[Exercise details] Print the data exactly as it is given, please.

[Data excerpt]
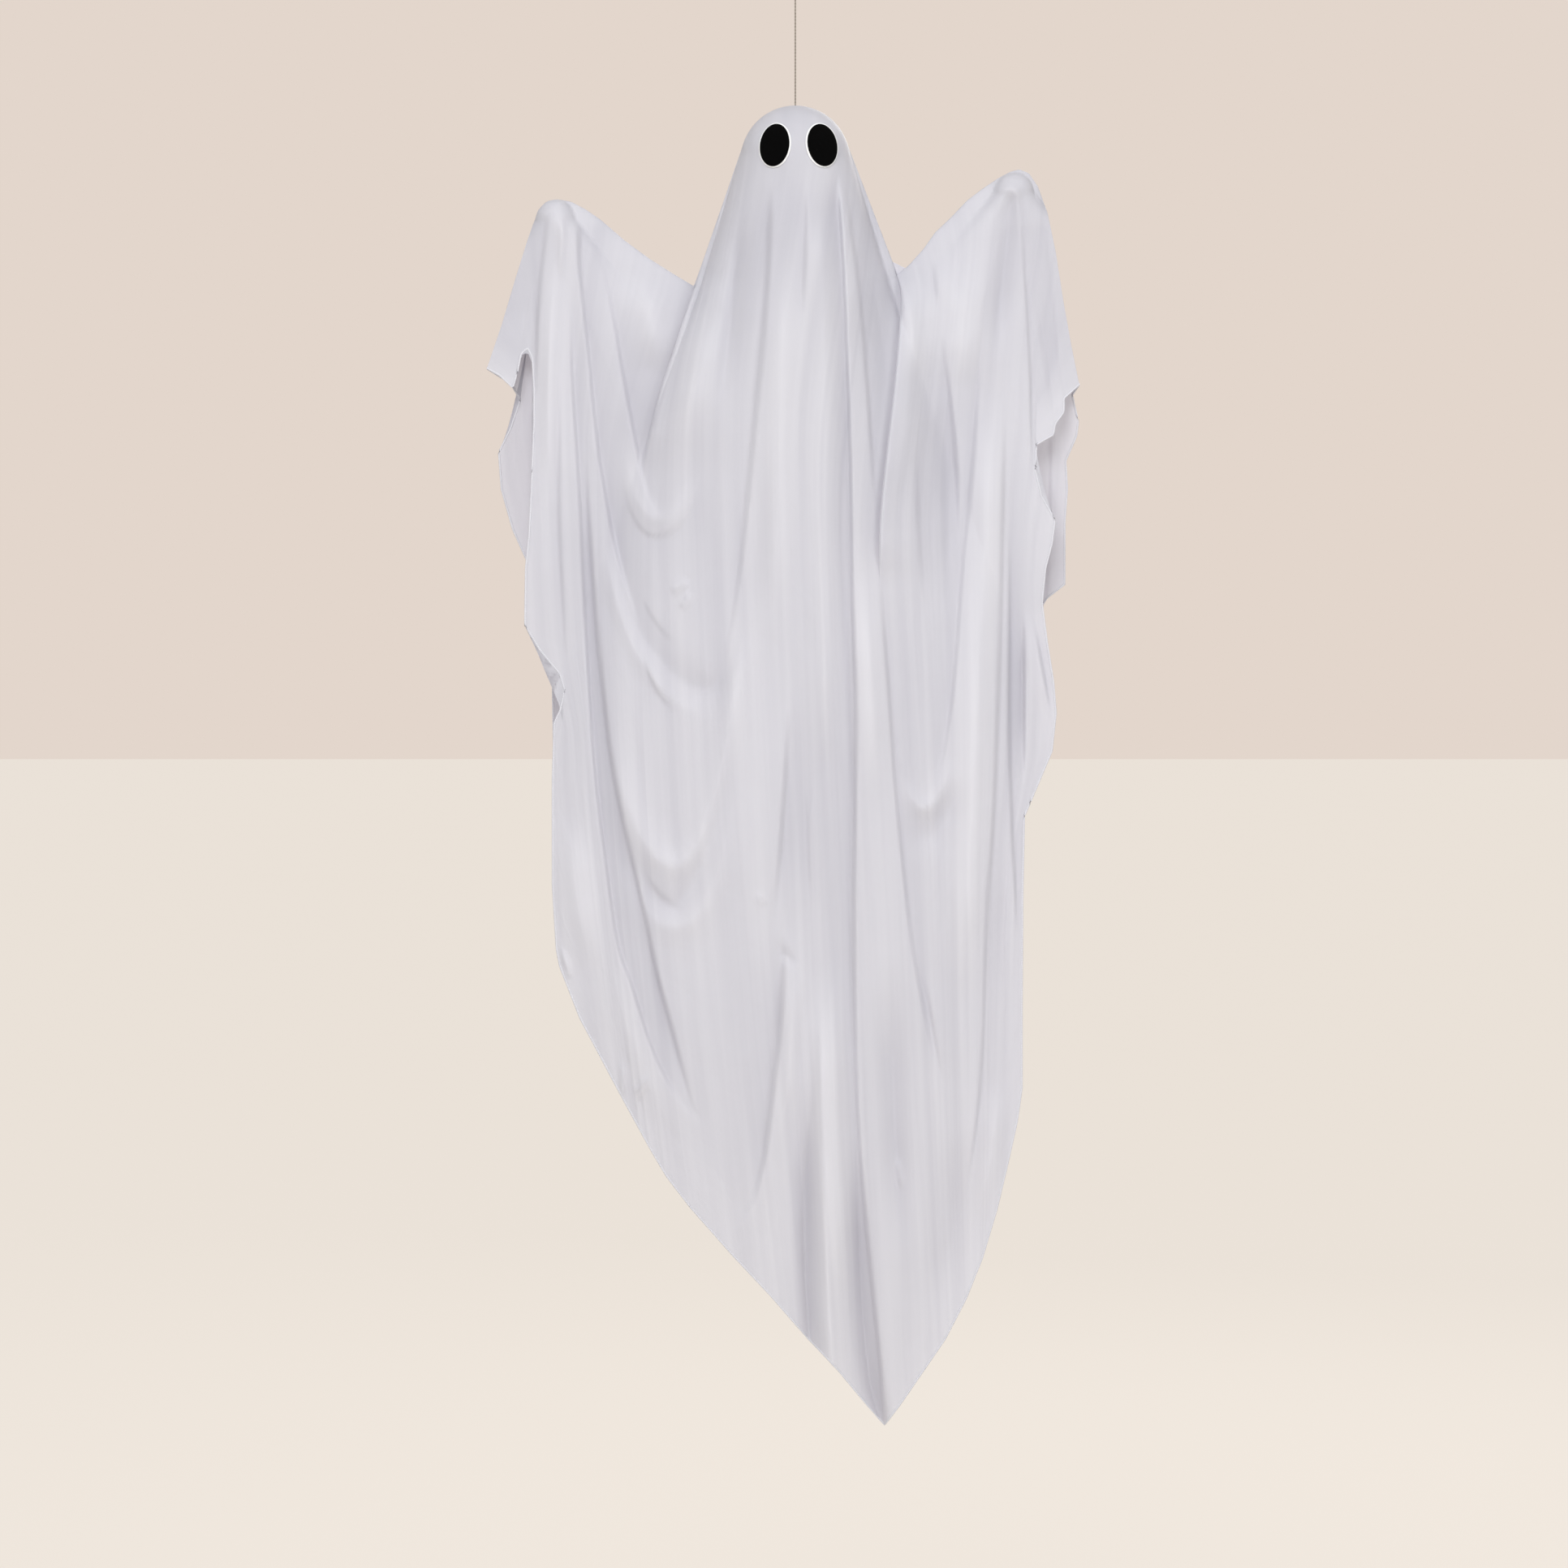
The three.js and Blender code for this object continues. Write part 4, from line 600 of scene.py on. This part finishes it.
def rows_down():
    """Shares of the way down, with the rows closest where the cloth turns over the head and the arms."""
    quarter = HEAD_R * math.pi / 2
    run = np.linspace(0, 1, ROWS + 1) * (quarter + FALL)
    over = HEAD_R * (1 - np.cos(np.minimum(run, quarter) / HEAD_R))
    fall = np.where(run < quarter, over, run - quarter + HEAD_R)
    return (fall / fall[-1])[:, None]


def flat_layer(name, share):
    """One face of a drape in the plane of the arms, as x and drop."""
    across = np.linspace(0, 1, COLUMNS[name] + 1)
    top, foot = at_share(CREST[name], across), at_share(HEM[name], across)
    sides = {"left": (np.array([CREST["left"][0], HEM["left"][0]]), SEAM["left"]),
             "middle": (SEAM["left"], SEAM["right"]),
             "right": (SEAM["right"], np.array([CREST["right"][-1], HEM["right"][-1]]))}[name]
    first, last = (at_share(line, share[:, 0])[:, None] for line in sides)
    across = across[None, :, None]
    ends = [first[0] * (1 - across[0]) + last[0] * across[0],
            sides[0][-1] * (1 - across[0]) + sides[1][-1] * across[0]]
    share = share[..., None]
    return first * (1 - across) + last * across + (1 - share) * (top - ends[0]) + share * (foot - ends[1])


def pulled_to_cuff(name, layer, share, line):
    """Moves the outer columns of an arm's drape onto the edge of its cuff."""
    across = np.linspace(0, 1, COLUMNS[name] + 1)
    edge = (1 - across if name == "left" else across)[None, :]
    move = at_share(line, share[:, 0]) - layer[:, 0 if name == "left" else -1]
    for i, power in enumerate(CUFF_PULL):
        layer[..., i] += move[:, i:i + 1] * edge ** power
    return layer


def stand_up(layer, depth, back):
    x, drop = layer[..., 0], layer[..., 1]
    return np.stack([x, depth if back else -depth, -drop], -1)


def drape(name):
    """One drape as a grid of points from the back hem over the crest to the front, and its painted shade."""
    faces, shade_amounts = [], []
    for back in (True, False):
        layer = flat_layer(name, rows_down() * (BACK_SHARE if back else 1.0))
        if name != "middle":
            layer = pulled_to_cuff(name, layer, rows_down(), (BACK_EDGE if back else FRONT_EDGE)[name])
        x, drop = layer[..., 0], layer[..., 1]
        depth = rest_depth(x, drop, back)
        shade_amount = painted_fold_shade(MIRRORED * x if back else x, drop)
        # The inside of each cuff, on the back drape of an arm, gets painted shade
        if back and name != "middle":
            shade_amount = shade_amount + INSIDE_CUFF_SHADE[name] * smooth((CUFF_DROP - drop) / CUFF_FADE)
        for seam, over, under, inward in laps(back):
            if name == over:
                depth = depth + lapped(seam, x, drop, inward)
            # The drape under a lap gets a painted shadow of the upper drape along the seam
            if name == under:
                outside, share = at_seam(seam, x, drop, -inward, LAP_SHADE_FADE)
                shade_amount = shade_amount + share * np.exp(-outside / LAP_SHADE)
        faces.append(stand_up(layer, depth, back))
        shade_amounts.append(shade_amount)
    return tuple(np.concatenate([back[:0:-1], front]) for back, front in (faces, shade_amounts))


UNDER_COLUMNS = 16
UNDER_WIDTH = 60.0
UNDER_STOPS = 25.0
UNDER_TAPER = 0.97
UNDER_SINKS = 0.35
UNDER_GAPS = (0.6, 3.0)  # behind the drape above it at the seam, and further in


def under_lap(name, way, back):
    """The cloth that runs on under a lap, out of sight, from the seam to where it turns back."""
    line = at_share(SEAM[name], rows_down()[:, 0])
    count = int(np.searchsorted(line[:, 1], LAP_END[name] - UNDER_STOPS))
    line = line[:count]
    taper = (1 - smooth(np.linspace(0, 1, count)) * UNDER_TAPER)[:, None, None]
    across = np.linspace(0, 1, UNDER_COLUMNS + 1)[None, :, None]
    layer = line[:, None] + across * taper * UNDER_WIDTH * np.array(way)
    across = across[..., 0]
    depth = rest_depth(line[:, :1], line[:, 1:], back) * (1 - across * UNDER_SINKS) - UNDER_GAPS[0]
    above = rest_depth(layer[..., 0], layer[..., 1], back) - UNDER_GAPS[1] * np.minimum(1, across * 4)
    return stand_up(layer, np.maximum(np.minimum(depth, above), 0.5), back)


def clear_of_frame(grid):
    """Pushes the cloth out of the globe, the hands and the rods."""
    globe = np.array((0, 0, -HEAD_DROP))
    bones, rods = [(globe, globe, HEAD_R)], []
    for side in (-1, 1):
        x, drop = hand_spot(side)
        hand = np.array((x, 0, -drop))
        bones.append((hand, hand, HAND_R))
        rods.append((np.array((side * PIVOT_X, 0, -PIVOT_DROP)), hand, ROD_R))
    for start, end, radius in bones + rods:
        axis = end - start
        along = np.clip((grid - start) @ axis / max(axis @ axis, 1e-6), 0, 1)
        near = start + along[..., None] * axis
        away = grid - near
        far = np.sqrt((away * away).sum(-1))
        hit = far < radius
        grid[hit] = near[hit] + away[hit] / np.maximum(far[hit], 1e-6)[:, None] * radius
    return grid


def as_seen(grid):
    """Moves the front along its lines of sight, to where the picture shows it, and makes metres."""
    near = 1 + np.minimum(grid[..., 1], 0) / (CAMERA_DISTANCE * 1000)
    eye_x, eye_z = PICTURE_MIDDLE[0] * 1000, HORIZON_Z * 1000 + HANG
    x, z = eye_x + (grid[..., 0] - eye_x) * near, eye_z + (grid[..., 2] - eye_z) * near
    return (clear_of_frame(np.stack([x, grid[..., 1], z], -1)) - (0, 0, HANG)) / 1000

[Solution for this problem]
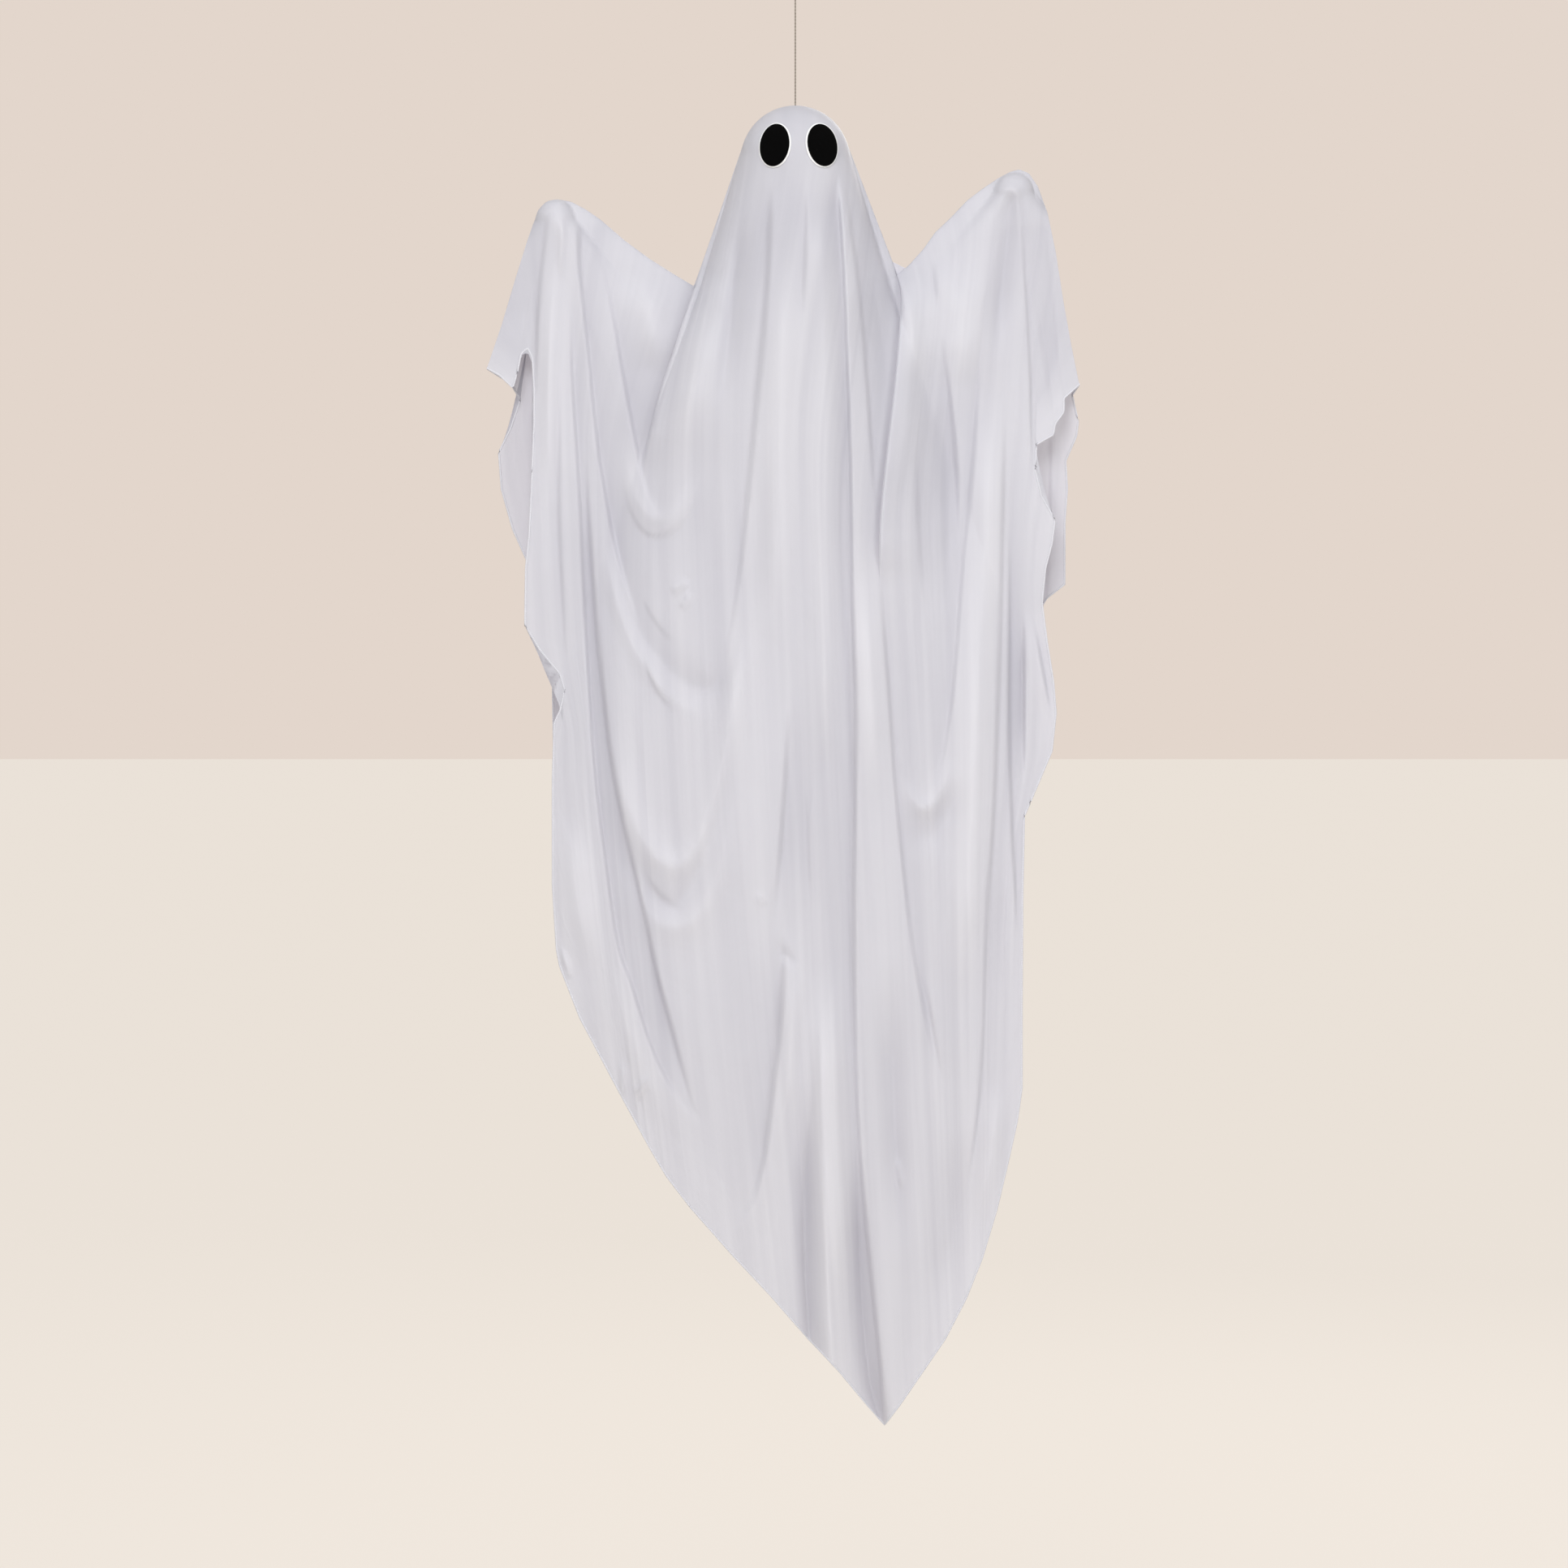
The three.js and Blender code for this object continues. Write part 4, from line 600 of scene.py on. This part finishes it.
def rows_down():
    """Shares of the way down, with the rows closest where the cloth turns over the head and the arms."""
    quarter = HEAD_R * math.pi / 2
    run = np.linspace(0, 1, ROWS + 1) * (quarter + FALL)
    over = HEAD_R * (1 - np.cos(np.minimum(run, quarter) / HEAD_R))
    fall = np.where(run < quarter, over, run - quarter + HEAD_R)
    return (fall / fall[-1])[:, None]


def flat_layer(name, share):
    """One face of a drape in the plane of the arms, as x and drop."""
    across = np.linspace(0, 1, COLUMNS[name] + 1)
    top, foot = at_share(CREST[name], across), at_share(HEM[name], across)
    sides = {"left": (np.array([CREST["left"][0], HEM["left"][0]]), SEAM["left"]),
             "middle": (SEAM["left"], SEAM["right"]),
             "right": (SEAM["right"], np.array([CREST["right"][-1], HEM["right"][-1]]))}[name]
    first, last = (at_share(line, share[:, 0])[:, None] for line in sides)
    across = across[None, :, None]
    ends = [first[0] * (1 - across[0]) + last[0] * across[0],
            sides[0][-1] * (1 - across[0]) + sides[1][-1] * across[0]]
    share = share[..., None]
    return first * (1 - across) + last * across + (1 - share) * (top - ends[0]) + share * (foot - ends[1])


def pulled_to_cuff(name, layer, share, line):
    """Moves the outer columns of an arm's drape onto the edge of its cuff."""
    across = np.linspace(0, 1, COLUMNS[name] + 1)
    edge = (1 - across if name == "left" else across)[None, :]
    move = at_share(line, share[:, 0]) - layer[:, 0 if name == "left" else -1]
    for i, power in enumerate(CUFF_PULL):
        layer[..., i] += move[:, i:i + 1] * edge ** power
    return layer


def stand_up(layer, depth, back):
    x, drop = layer[..., 0], layer[..., 1]
    return np.stack([x, depth if back else -depth, -drop], -1)


def drape(name):
    """One drape as a grid of points from the back hem over the crest to the front, and its painted shade."""
    faces, shade_amounts = [], []
    for back in (True, False):
        layer = flat_layer(name, rows_down() * (BACK_SHARE if back else 1.0))
        if name != "middle":
            layer = pulled_to_cuff(name, layer, rows_down(), (BACK_EDGE if back else FRONT_EDGE)[name])
        x, drop = layer[..., 0], layer[..., 1]
        depth = rest_depth(x, drop, back)
        shade_amount = painted_fold_shade(MIRRORED * x if back else x, drop)
        # The inside of each cuff, on the back drape of an arm, gets painted shade
        if back and name != "middle":
            shade_amount = shade_amount + INSIDE_CUFF_SHADE[name] * smooth((CUFF_DROP - drop) / CUFF_FADE)
        for seam, over, under, inward in laps(back):
            if name == over:
                depth = depth + lapped(seam, x, drop, inward)
            # The drape under a lap gets a painted shadow of the upper drape along the seam
            if name == under:
                outside, share = at_seam(seam, x, drop, -inward, LAP_SHADE_FADE)
                shade_amount = shade_amount + share * np.exp(-outside / LAP_SHADE)
        faces.append(stand_up(layer, depth, back))
        shade_amounts.append(shade_amount)
    return tuple(np.concatenate([back[:0:-1], front]) for back, front in (faces, shade_amounts))


UNDER_COLUMNS = 16
UNDER_WIDTH = 60.0
UNDER_STOPS = 25.0
UNDER_TAPER = 0.97
UNDER_SINKS = 0.35
UNDER_GAPS = (0.6, 3.0)  # behind the drape above it at the seam, and further in


def under_lap(name, way, back):
    """The cloth that runs on under a lap, out of sight, from the seam to where it turns back."""
    line = at_share(SEAM[name], rows_down()[:, 0])
    count = int(np.searchsorted(line[:, 1], LAP_END[name] - UNDER_STOPS))
    line = line[:count]
    taper = (1 - smooth(np.linspace(0, 1, count)) * UNDER_TAPER)[:, None, None]
    across = np.linspace(0, 1, UNDER_COLUMNS + 1)[None, :, None]
    layer = line[:, None] + across * taper * UNDER_WIDTH * np.array(way)
    across = across[..., 0]
    depth = rest_depth(line[:, :1], line[:, 1:], back) * (1 - across * UNDER_SINKS) - UNDER_GAPS[0]
    above = rest_depth(layer[..., 0], layer[..., 1], back) - UNDER_GAPS[1] * np.minimum(1, across * 4)
    return stand_up(layer, np.maximum(np.minimum(depth, above), 0.5), back)


def clear_of_frame(grid):
    """Pushes the cloth out of the globe, the hands and the rods."""
    globe = np.array((0, 0, -HEAD_DROP))
    bones, rods = [(globe, globe, HEAD_R)], []
    for side in (-1, 1):
        x, drop = hand_spot(side)
        hand = np.array((x, 0, -drop))
        bones.append((hand, hand, HAND_R))
        rods.append((np.array((side * PIVOT_X, 0, -PIVOT_DROP)), hand, ROD_R))
    for start, end, radius in bones + rods:
        axis = end - start
        along = np.clip((grid - start) @ axis / max(axis @ axis, 1e-6), 0, 1)
        near = start + along[..., None] * axis
        away = grid - near
        far = np.sqrt((away * away).sum(-1))
        hit = far < radius
        grid[hit] = near[hit] + away[hit] / np.maximum(far[hit], 1e-6)[:, None] * radius
    return grid


def as_seen(grid):
    """Moves the front along its lines of sight, to where the picture shows it, and makes metres."""
    near = 1 + np.minimum(grid[..., 1], 0) / (CAMERA_DISTANCE * 1000)
    eye_x, eye_z = PICTURE_MIDDLE[0] * 1000, HORIZON_Z * 1000 + HANG
    x, z = eye_x + (grid[..., 0] - eye_x) * near, eye_z + (grid[..., 2] - eye_z) * near
    return (clear_of_frame(np.stack([x, grid[..., 1], z], -1)) - (0, 0, HANG)) / 1000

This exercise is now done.